Your task:
In the material below, find how many lines contain the string "using". Write only that number.

+++ Material shown +++

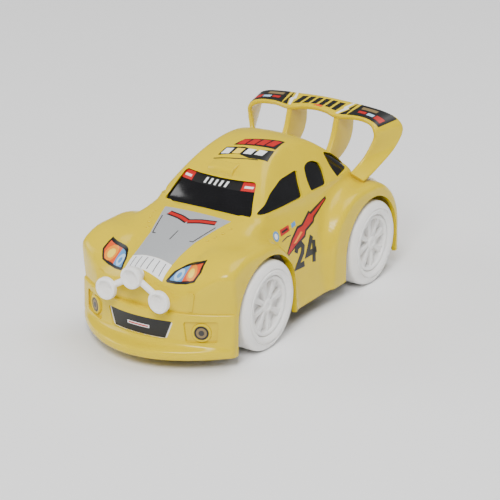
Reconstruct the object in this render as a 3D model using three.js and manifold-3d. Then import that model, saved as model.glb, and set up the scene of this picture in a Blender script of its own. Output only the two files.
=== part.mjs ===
// Pull-back toy car: moulded body with a rear wing, a lamp bar, a glazing liner,
// a chassis plate, four wheels on two axles and a geared pull-back motor.
// Frame: +X is the car's left side, -Y is its front, +Z is up, z = 0 is the ground.
import * as THREE from 'three';
import { LoftGeometry } from 'three/addons/geometries/LoftGeometry.js';
import { mergeVertices } from 'three/addons/utils/BufferGeometryUtils.js';
import Module from 'manifold-3d';

const wasm = await Module();
wasm.setup();

// ---------------------------------------------------------------- driving dimensions (mm)
const LENGTH = 160;
const HALF_LENGTH = LENGTH / 2;
const HALF_WIDTH = 40;
const WHEEL_RADIUS = 19.5;
const TYRE_WIDTH = 13.2;
const FRONT_AXLE_Y = -33.3;
const REAR_AXLE_Y = 53.2;
const AXLE_RADIUS = 1.0;
const AXLE_BORE = 1.35;
const GAP = 0.3;
const BODY_WALL = 1.8;
const GLASS_WALL = 1.2;
const GLASS_GAP = 0.5;
const GLASS_DEPTH = 0.8;
const BODY_HALF_WIDTH = 38.5;
const SKIRT_Z = 8.2;
const CAVITY_FLOOR_Z = -4;
const BELT_Z = 52.5;
const CABIN_BASE_Z = 42;
const SIDE_LEAN = 0.62;
const ARCH_RADIUS = 22.6;
const ARCH_INNER_X = 25;
const CHASSIS_Z = 8.6;
const CHASSIS_THICKNESS = 1.6;
const SCREW_BOSS_HEIGHT = 3.4;
const SCREW_SEAT_DEPTH = 1.8;
const SCREW_HEAD_RADIUS = 2.1;
const SCREW_HEAD_HEIGHT = 1.2;
const SCREW_RADIUS = 1.0;
const SCREW_BORE = 1.35;
const GEAR_MODULE = 0.8;
const PINION_TEETH = 10;
const WHEEL_TEETH = 24;
const GEAR_THICKNESS = 2.2;

const TAU = Math.PI * 2;

// ---------------------------------------------------------------- materials
function plastic(color, roughness = 0.35, metalness = 0) {
  return new THREE.MeshStandardMaterial({ color, roughness, metalness });
}

const BODY_YELLOW = plastic(0xffd800, 0.28);
const MILKY_WHITE = plastic(0xf4f2ee, 0.4);
const GLAZING_BLACK = plastic(0x0b0b0d, 0.12);
const CHASSIS_BLACK = plastic(0x151515, 0.5);
const MOTOR_GREY = plastic(0xd8d8d4, 0.45);
const GEAR_WHITE = plastic(0xe9e4d6, 0.45);
const STEEL = plastic(0xb9bcc0, 0.3, 1);

// ---------------------------------------------------------------- solids
const model = new THREE.Group();

function toManifold(geometry) {
  const bare = new THREE.BufferGeometry();
  bare.setAttribute('position', geometry.getAttribute('position'));
  bare.setIndex(geometry.index);
  const merged = mergeVertices(bare, 1e-4);
  const vertProperties = new Float32Array(merged.attributes.position.array);
  const triVerts = new Uint32Array(merged.index.array);
  return new wasm.Manifold(new wasm.Mesh({ numProp: 3, vertProperties, triVerts }));
}

function toGeometry(solid) {
  const mesh = solid.getMesh();
  const geometry = new THREE.BufferGeometry();
  geometry.setAttribute('position', new THREE.BufferAttribute(mesh.vertProperties, 3));
  geometry.setIndex(new THREE.BufferAttribute(mesh.triVerts, 1));
  geometry.computeVertexNormals();
  return geometry;
}

function addPart(name, solid, material, x = 0, y = 0, z = 0) {
  const geometry = solid.isBufferGeometry ? solid : toGeometry(solid);
  const mesh = new THREE.Mesh(geometry, material);
  mesh.name = name;
  mesh.position.set(x, y, z);
  model.add(mesh);
  return mesh;
}

function box(x0, x1, y0, y1, z0, z1) {
  const geometry = new THREE.BoxGeometry(x1 - x0, y1 - y0, z1 - z0);
  geometry.translate((x0 + x1) / 2, (y0 + y1) / 2, (z0 + z1) / 2);
  return toManifold(geometry);
}

// A cylinder along X from x0 to x1.
function rodX(radius, x0, x1, y, z, segments = 24) {
  const geometry = new THREE.CylinderGeometry(radius, radius, x1 - x0, segments);
  geometry.rotateZ(-Math.PI / 2);
  geometry.translate((x0 + x1) / 2, y, z);
  return toManifold(geometry);
}

// A cylinder along Z from z0 to z1.
function rodZ(radius, x, y, z0, z1, segments = 20) {
  const geometry = new THREE.CylinderGeometry(radius, radius, z1 - z0, segments);
  geometry.rotateX(Math.PI / 2);
  geometry.translate(x, y, (z0 + z1) / 2);
  return toManifold(geometry);
}

// A cylinder between two points.
function rodBetween(radius, from, to, segments = 16) {
  const along = new THREE.Vector3().subVectors(to, from);
  const geometry = new THREE.CylinderGeometry(radius, radius, along.length(), segments);
  geometry.applyQuaternion(new THREE.Quaternion().setFromUnitVectors(
    new THREE.Vector3(0, 1, 0), along.clone().normalize()));
  geometry.translate((from.x + to.x) / 2, (from.y + to.y) / 2, (from.z + to.z) / 2);
  return toManifold(geometry);
}

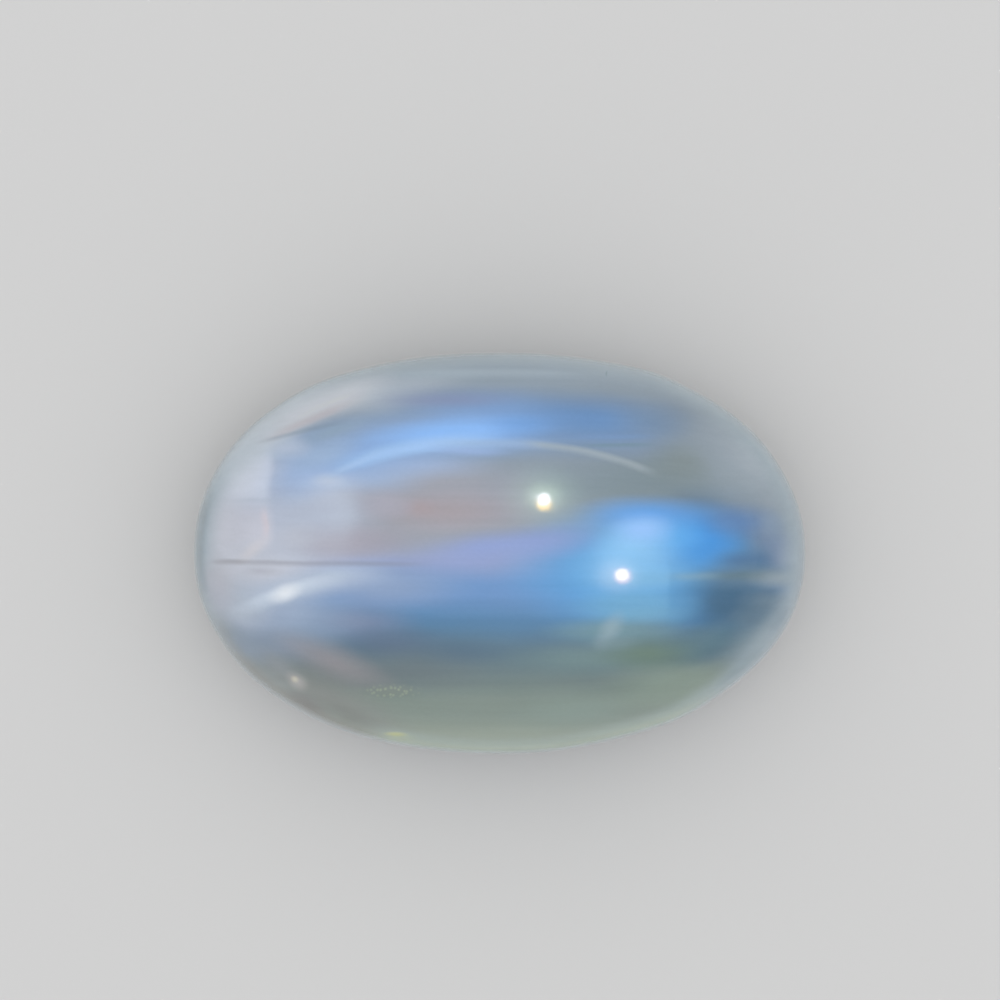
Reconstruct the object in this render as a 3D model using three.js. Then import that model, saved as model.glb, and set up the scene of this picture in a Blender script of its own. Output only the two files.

+++

Right answer:
2